My patient, Frank, came to the clinic a few weeks ago to show me where his foot hurts.

Frank is a firefighter and a runner, 45 years old. He told me he’s been training for a 5K race in Austin that will take place next month.

I asked him where he ran every day, and he described a park nearby with a running track that slopes towards the center of a playing field.

Over the past few weeks, he said, he’d been going there every day and running for an hour or more.

He showed me his running shoes, which are worn and don’t offer much support. He doesn’t always have time to follow a good diet, he confided, and he had been diagnosed with osteoporosis (loss of bone density) a while back.

After a physical exam and studying the results of a CT scan, we arrived at a conclusion.

He seemed surprised when I said the pain could be caused by a stress fracture. « But, Doctor, I’m not doing anything differently, » He protested. « I just increased my workout to prepare for this 5K. »

While he wasn’t doing anything unusual, the combination of poor foot support, repetitive pounding and poor nutrition had conspired to produce a hairline crack in the second metatarsal bone in his right foot.


It’s not just runners who suffer stress fractures. Patients with rheumatoid arthritis; those who spend long hours on their feet; and people with metabolic bone disease or neuropathy are also vulnerable to this condition. Diabetics may not be aware they have stress fractures if the nerves in their feet are damaged.

There are 26 bones in your feet, and most of the time they do their job without complaint. The five long bones in the mid-foot area, called metatarsals, are most prone to hairline fractures. These are bones that connect the ankle to the toes.

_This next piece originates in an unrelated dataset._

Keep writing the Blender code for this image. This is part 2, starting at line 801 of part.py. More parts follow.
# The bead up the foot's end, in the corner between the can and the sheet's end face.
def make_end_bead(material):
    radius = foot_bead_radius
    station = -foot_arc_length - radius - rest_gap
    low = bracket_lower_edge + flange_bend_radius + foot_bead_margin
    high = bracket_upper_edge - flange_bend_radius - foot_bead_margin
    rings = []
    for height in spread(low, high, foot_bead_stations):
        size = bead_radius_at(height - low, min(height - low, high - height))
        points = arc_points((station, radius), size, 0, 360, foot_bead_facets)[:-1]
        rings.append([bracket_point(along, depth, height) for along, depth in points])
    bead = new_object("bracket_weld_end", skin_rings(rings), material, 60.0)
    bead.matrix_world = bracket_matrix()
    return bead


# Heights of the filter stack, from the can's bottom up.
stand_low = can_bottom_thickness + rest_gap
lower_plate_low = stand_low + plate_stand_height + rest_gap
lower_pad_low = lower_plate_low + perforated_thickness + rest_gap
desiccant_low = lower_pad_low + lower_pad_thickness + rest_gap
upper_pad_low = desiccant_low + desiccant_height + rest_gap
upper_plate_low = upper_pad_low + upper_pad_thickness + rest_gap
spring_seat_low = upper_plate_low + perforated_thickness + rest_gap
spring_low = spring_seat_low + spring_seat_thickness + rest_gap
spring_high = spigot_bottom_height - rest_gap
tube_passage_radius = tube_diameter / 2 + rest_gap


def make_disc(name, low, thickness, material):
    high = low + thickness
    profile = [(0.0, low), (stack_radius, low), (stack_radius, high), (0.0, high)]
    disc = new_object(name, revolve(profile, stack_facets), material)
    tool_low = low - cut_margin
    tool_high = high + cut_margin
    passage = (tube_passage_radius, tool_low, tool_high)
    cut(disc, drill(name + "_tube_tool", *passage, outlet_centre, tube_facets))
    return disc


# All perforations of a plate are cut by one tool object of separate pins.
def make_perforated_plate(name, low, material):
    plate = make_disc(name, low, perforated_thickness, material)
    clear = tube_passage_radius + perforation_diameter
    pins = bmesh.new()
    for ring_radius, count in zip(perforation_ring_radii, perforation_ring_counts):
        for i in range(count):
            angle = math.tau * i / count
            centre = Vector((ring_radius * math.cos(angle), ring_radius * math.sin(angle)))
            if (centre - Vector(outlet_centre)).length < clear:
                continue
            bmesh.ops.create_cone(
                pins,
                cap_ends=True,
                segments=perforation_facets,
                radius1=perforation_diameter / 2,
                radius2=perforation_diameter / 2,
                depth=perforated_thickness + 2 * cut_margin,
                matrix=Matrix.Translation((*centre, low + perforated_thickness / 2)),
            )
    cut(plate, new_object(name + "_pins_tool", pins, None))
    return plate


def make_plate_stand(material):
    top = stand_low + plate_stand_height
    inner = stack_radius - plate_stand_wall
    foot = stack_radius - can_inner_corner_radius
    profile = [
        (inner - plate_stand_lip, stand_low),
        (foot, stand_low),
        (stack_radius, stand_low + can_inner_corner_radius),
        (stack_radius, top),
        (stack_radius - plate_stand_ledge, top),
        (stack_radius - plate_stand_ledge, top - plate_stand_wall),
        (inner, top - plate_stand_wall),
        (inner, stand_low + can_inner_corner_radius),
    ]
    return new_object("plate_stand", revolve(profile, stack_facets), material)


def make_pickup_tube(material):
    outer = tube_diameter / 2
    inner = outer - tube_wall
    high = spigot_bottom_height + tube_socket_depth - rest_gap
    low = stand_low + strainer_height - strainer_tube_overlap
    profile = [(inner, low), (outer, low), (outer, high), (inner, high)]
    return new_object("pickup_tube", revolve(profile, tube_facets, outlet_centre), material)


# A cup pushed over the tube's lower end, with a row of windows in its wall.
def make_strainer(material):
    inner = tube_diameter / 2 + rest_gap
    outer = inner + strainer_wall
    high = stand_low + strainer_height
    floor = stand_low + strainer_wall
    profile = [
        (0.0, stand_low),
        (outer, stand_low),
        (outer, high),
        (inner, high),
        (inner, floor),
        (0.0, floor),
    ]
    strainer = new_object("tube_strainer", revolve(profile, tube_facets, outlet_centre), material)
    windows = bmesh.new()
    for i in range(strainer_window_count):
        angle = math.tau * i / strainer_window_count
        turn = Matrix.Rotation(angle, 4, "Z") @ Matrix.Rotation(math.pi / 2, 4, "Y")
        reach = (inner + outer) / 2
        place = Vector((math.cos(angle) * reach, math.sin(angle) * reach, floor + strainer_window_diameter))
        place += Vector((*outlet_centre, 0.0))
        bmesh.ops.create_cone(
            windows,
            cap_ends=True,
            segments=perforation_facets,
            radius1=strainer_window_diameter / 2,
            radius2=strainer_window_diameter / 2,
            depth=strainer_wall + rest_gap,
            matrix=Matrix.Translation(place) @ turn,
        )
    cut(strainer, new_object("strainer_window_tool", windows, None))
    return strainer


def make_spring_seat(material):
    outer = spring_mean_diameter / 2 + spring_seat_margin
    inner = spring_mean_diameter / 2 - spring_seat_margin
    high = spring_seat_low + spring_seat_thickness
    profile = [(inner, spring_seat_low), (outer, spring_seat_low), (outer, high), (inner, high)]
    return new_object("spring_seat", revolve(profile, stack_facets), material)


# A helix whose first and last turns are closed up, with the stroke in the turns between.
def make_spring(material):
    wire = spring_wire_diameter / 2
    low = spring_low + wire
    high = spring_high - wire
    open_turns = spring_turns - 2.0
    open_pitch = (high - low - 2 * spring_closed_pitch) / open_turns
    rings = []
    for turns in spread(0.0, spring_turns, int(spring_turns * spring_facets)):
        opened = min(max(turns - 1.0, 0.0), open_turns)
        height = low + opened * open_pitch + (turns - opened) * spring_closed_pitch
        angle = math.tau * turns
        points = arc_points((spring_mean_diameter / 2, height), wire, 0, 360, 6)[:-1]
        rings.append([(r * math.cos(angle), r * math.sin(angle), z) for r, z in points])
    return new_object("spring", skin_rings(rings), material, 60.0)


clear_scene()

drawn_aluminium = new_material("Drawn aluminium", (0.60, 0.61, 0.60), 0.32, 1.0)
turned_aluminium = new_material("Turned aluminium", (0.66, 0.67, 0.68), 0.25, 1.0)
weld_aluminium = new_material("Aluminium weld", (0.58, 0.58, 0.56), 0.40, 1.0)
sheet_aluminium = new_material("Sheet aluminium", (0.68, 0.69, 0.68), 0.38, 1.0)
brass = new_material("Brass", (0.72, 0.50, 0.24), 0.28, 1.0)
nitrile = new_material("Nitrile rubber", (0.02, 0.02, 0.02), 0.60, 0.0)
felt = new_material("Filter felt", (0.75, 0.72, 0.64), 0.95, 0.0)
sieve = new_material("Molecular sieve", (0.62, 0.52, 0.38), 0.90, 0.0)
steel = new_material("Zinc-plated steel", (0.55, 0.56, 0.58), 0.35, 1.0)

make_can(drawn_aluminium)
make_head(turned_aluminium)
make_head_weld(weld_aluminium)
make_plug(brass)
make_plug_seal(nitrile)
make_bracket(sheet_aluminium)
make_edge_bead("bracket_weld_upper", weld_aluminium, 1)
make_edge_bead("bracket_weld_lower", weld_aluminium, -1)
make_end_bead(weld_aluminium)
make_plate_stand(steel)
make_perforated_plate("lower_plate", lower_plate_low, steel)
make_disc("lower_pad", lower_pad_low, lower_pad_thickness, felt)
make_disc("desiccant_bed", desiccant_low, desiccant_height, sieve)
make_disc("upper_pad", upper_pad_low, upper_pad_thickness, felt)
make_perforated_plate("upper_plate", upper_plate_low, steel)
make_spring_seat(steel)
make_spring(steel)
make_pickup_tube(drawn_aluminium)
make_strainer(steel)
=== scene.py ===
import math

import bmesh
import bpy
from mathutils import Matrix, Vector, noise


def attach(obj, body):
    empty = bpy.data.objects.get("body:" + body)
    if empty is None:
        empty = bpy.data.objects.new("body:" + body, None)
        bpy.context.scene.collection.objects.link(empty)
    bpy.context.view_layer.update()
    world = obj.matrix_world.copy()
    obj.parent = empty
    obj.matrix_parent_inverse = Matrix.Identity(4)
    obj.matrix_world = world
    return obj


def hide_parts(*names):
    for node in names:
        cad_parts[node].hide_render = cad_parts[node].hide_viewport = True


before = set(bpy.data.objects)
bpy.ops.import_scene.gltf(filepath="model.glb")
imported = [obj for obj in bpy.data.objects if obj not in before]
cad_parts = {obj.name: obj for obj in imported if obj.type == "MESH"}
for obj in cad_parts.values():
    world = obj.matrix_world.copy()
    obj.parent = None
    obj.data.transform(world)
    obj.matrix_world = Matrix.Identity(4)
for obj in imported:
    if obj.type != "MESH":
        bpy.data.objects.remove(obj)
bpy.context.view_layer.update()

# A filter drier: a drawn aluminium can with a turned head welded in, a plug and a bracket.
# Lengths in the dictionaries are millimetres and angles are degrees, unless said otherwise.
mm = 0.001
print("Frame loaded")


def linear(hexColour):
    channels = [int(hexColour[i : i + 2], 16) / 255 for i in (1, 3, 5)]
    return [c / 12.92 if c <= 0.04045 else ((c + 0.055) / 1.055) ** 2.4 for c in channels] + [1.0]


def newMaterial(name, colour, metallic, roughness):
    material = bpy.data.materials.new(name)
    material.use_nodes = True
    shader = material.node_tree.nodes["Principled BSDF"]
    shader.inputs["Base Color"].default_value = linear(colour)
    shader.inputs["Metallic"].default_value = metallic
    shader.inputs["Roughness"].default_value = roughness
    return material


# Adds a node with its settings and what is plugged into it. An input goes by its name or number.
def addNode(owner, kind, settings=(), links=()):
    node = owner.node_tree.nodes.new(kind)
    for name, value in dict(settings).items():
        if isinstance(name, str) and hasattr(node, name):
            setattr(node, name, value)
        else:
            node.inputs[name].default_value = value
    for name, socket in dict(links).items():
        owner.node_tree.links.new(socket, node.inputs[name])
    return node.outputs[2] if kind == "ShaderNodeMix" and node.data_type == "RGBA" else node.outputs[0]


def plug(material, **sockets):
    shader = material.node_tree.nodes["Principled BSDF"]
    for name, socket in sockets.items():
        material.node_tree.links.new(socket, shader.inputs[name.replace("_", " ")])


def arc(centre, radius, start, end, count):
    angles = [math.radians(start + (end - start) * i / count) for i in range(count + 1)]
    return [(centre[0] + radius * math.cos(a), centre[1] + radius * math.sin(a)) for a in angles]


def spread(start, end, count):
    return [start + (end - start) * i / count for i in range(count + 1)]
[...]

What happens is that tiny cracks, so fine they may not show up on x-rays, can start to affect these bones. The patient begins to notice pain and swelling, and the foot may feel tender when he touches a certain spot. The more he tries to continue the activity that’s causing the problem, the worse it gets.

The first mention of stress fracture in the medical literature is from thousands of years ago, when Aristotle described the condition. Nowadays, we perform a physical exam, asking the patient about his medical history and lifestyle. An MRI, CT scan or bone scan are used to confirm the diagnosis.

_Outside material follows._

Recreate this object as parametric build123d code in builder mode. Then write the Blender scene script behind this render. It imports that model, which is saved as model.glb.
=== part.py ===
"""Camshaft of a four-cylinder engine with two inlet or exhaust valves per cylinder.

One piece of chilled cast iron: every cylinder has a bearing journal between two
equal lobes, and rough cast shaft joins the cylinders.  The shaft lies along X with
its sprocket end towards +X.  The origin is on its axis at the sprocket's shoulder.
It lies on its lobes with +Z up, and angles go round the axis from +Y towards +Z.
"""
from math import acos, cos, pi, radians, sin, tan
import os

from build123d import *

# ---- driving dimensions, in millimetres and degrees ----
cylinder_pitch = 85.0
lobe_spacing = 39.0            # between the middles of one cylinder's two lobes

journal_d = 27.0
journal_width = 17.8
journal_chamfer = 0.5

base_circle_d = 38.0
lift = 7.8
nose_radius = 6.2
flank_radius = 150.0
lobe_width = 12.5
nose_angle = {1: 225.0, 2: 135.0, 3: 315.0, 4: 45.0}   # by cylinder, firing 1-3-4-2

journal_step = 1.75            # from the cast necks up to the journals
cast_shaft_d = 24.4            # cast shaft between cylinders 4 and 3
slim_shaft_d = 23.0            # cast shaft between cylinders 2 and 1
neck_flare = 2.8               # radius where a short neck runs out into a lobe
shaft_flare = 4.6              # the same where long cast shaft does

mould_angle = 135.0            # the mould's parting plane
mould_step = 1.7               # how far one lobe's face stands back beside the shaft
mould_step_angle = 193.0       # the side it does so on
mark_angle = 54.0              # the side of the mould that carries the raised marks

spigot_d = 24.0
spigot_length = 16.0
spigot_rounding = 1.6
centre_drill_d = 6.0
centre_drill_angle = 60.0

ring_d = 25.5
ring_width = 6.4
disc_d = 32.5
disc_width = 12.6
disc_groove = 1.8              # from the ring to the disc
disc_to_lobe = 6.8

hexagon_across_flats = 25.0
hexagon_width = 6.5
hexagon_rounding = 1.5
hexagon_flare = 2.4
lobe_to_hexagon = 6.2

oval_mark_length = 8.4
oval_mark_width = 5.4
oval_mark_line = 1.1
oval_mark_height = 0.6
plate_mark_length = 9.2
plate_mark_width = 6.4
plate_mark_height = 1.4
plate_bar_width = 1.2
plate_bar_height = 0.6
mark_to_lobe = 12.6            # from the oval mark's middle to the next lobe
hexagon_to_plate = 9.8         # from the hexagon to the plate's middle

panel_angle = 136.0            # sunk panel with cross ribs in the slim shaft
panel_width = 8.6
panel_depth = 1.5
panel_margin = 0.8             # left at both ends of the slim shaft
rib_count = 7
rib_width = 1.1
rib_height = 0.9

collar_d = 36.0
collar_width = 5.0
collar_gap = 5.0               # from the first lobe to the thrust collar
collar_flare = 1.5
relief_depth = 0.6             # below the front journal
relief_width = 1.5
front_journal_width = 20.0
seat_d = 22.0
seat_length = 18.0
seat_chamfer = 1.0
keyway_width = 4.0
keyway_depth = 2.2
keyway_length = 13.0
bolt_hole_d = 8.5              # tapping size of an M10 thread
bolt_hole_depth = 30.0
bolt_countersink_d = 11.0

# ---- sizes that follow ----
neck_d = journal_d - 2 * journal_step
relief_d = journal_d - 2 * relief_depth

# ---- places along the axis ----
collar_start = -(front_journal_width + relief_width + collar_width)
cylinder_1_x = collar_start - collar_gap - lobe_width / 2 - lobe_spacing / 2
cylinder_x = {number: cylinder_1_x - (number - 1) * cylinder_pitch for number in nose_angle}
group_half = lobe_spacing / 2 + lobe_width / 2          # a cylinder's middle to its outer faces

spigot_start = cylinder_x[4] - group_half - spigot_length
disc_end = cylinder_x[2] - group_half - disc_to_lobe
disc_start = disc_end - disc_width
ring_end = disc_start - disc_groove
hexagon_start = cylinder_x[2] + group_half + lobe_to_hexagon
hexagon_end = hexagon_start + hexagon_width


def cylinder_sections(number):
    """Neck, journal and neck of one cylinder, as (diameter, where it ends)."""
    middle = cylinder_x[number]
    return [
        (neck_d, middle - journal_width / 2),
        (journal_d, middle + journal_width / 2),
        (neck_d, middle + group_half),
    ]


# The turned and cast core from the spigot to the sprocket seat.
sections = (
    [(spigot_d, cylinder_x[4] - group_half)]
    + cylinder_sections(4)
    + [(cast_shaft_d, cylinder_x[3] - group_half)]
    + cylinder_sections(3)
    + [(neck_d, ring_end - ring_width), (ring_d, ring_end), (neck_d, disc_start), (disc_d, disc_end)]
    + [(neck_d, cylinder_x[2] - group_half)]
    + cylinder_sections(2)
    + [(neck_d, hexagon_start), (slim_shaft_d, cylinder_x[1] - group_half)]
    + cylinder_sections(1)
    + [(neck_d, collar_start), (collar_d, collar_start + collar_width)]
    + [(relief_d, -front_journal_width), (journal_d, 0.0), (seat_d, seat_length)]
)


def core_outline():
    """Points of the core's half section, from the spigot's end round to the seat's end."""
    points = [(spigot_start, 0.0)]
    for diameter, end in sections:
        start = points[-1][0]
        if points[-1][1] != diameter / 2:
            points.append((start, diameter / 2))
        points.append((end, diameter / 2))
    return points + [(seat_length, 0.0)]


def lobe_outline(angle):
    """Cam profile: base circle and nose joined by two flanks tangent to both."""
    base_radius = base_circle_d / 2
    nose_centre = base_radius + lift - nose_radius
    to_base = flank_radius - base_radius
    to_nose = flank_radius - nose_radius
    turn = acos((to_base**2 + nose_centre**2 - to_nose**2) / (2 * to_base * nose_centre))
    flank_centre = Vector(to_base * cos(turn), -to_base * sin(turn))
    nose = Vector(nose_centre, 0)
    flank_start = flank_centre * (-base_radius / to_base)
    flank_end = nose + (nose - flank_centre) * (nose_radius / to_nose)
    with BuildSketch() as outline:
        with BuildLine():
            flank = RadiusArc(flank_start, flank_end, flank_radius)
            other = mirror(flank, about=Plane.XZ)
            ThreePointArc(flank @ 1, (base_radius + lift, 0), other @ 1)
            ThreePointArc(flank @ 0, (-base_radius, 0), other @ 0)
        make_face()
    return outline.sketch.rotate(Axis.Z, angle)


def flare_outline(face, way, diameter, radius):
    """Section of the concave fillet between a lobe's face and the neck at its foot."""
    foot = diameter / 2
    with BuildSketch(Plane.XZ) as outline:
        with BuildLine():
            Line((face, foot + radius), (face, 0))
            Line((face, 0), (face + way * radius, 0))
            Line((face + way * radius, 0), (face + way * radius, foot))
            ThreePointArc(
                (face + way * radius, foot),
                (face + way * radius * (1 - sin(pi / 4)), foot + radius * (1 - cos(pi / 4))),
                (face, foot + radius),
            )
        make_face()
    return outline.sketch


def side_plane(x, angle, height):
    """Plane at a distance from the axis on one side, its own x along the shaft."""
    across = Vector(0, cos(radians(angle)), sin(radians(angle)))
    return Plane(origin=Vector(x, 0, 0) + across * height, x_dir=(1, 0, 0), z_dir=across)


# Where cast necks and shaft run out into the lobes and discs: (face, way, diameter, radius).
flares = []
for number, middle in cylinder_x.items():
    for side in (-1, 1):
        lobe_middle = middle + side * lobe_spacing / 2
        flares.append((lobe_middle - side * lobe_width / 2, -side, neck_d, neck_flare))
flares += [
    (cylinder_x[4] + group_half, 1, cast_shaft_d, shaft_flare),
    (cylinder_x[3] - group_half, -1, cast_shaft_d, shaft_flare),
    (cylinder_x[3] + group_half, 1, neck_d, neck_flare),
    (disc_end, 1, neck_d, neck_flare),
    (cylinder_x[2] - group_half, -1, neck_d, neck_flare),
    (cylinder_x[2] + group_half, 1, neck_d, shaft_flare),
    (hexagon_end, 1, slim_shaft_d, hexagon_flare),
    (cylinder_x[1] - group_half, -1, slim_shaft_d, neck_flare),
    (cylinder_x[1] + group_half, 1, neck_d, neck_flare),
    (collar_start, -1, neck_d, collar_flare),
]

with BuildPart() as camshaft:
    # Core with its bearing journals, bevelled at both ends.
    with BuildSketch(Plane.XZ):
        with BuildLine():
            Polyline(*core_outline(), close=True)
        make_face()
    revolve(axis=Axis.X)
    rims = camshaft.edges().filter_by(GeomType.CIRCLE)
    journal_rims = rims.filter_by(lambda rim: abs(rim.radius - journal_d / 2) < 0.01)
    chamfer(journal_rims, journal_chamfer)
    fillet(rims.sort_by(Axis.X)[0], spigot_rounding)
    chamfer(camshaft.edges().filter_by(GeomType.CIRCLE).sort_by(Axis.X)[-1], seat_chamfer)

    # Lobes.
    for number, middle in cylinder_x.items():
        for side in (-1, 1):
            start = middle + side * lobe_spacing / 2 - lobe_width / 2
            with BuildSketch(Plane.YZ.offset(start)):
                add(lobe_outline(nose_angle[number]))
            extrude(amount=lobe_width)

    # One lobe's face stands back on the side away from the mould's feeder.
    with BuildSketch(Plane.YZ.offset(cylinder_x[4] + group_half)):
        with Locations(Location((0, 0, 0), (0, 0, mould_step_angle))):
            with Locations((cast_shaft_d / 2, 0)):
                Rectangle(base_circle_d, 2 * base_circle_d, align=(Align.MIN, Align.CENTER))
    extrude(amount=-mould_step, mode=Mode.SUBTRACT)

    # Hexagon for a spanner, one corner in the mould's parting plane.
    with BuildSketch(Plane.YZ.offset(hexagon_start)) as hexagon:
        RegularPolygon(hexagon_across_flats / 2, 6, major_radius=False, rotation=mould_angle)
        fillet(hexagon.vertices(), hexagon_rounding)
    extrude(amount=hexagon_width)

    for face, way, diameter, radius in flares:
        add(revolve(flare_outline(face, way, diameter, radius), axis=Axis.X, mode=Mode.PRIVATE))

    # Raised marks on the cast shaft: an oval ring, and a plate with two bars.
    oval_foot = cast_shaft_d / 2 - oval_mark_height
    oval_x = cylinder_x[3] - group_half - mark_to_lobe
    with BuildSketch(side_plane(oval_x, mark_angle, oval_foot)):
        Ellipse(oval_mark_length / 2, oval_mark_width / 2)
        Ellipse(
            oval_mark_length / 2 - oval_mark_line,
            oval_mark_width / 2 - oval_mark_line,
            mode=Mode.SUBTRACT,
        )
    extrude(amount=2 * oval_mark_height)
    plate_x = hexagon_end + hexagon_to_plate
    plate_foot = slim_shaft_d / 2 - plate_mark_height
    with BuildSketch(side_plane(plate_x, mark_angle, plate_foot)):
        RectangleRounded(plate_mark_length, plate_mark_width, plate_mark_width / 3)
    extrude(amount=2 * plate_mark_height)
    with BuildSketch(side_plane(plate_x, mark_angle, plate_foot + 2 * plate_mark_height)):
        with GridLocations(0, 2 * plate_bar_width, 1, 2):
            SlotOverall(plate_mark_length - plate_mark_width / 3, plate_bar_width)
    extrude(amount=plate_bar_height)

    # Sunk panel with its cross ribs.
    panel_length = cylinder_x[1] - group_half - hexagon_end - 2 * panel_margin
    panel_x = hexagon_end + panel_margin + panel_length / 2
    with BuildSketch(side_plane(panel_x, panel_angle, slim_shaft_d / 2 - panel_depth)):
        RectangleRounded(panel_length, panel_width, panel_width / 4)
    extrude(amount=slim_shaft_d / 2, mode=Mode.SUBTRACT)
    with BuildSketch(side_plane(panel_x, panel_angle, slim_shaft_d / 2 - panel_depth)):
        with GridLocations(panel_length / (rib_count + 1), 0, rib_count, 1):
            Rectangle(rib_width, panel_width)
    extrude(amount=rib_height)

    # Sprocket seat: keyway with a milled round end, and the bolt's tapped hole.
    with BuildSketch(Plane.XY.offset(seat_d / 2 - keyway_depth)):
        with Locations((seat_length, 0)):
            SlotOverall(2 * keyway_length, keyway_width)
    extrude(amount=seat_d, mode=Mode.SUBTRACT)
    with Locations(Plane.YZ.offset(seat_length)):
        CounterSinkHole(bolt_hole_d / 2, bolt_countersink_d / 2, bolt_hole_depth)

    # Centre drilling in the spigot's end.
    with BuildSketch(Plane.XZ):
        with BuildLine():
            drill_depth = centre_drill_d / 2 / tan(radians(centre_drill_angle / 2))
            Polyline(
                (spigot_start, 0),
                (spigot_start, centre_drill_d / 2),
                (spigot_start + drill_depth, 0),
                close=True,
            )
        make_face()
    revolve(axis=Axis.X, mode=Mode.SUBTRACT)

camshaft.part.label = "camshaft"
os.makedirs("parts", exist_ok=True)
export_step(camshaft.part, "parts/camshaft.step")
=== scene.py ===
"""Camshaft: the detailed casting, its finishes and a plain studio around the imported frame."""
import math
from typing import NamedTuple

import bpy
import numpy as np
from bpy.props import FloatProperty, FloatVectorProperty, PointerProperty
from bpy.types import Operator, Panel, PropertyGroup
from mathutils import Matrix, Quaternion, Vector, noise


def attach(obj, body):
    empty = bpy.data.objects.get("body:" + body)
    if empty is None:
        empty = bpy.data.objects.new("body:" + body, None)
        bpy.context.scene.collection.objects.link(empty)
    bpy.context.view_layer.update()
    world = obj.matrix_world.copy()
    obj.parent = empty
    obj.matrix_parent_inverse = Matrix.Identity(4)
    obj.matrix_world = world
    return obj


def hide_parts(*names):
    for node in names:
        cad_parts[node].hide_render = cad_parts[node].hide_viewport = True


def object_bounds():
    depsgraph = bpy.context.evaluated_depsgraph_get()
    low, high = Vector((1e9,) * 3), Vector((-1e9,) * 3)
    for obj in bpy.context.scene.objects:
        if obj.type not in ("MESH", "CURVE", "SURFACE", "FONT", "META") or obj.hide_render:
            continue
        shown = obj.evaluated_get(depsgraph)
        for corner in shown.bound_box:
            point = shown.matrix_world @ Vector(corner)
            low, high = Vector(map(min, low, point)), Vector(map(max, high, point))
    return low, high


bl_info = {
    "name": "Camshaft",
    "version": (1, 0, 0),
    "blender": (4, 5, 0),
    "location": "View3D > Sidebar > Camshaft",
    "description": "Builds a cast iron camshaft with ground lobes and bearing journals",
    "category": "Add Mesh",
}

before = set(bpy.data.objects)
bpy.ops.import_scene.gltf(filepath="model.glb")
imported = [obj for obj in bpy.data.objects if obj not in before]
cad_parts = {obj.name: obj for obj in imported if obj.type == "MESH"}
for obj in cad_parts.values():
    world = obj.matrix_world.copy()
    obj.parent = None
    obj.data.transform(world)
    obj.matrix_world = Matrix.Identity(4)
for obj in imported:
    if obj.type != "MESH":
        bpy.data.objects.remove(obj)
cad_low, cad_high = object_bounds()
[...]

Stress fractures are more frequently seen in females than in males. About half of all stress fractures are diagnosed in athletes. The medical recommendation is often just what the patient does not want to hear: Change your routine for a while to let the injury heal. In other words, drop out of the game.

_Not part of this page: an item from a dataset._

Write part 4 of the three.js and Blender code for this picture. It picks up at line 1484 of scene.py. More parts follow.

We may also prescribe crutches or a special boot to protect the foot until the bone can heal, and medication to relieve pain and swelling.


Unfortunately, most people don’t realize they have a stress fracture until it’s too late. The onset of pain is gradual. It increases when the patient is engaged in whatever activity has caused it, and it is relieved by rest.

One way to protect yourself again this type of injury is to avoid working out when you are tired. Fatigued muscles tend to transfer more load to the bones.

Another protective measure is good footwear. It doesn’t pay to squeeze the last mile out of your running shoes. Buy shoes with ample cushioning and support.

If osteoporosis is a factor, it can be treated by adding calcium and vitamin D to the diet. One study showed that female soldiers had fewer stress fractures after they started taking nutritional supplements.

But the major cure is stress relief— in other words, relieve yourself of the activity that is causing the stress fracture. Although it’s not always welcome, this may be the best advice we can give.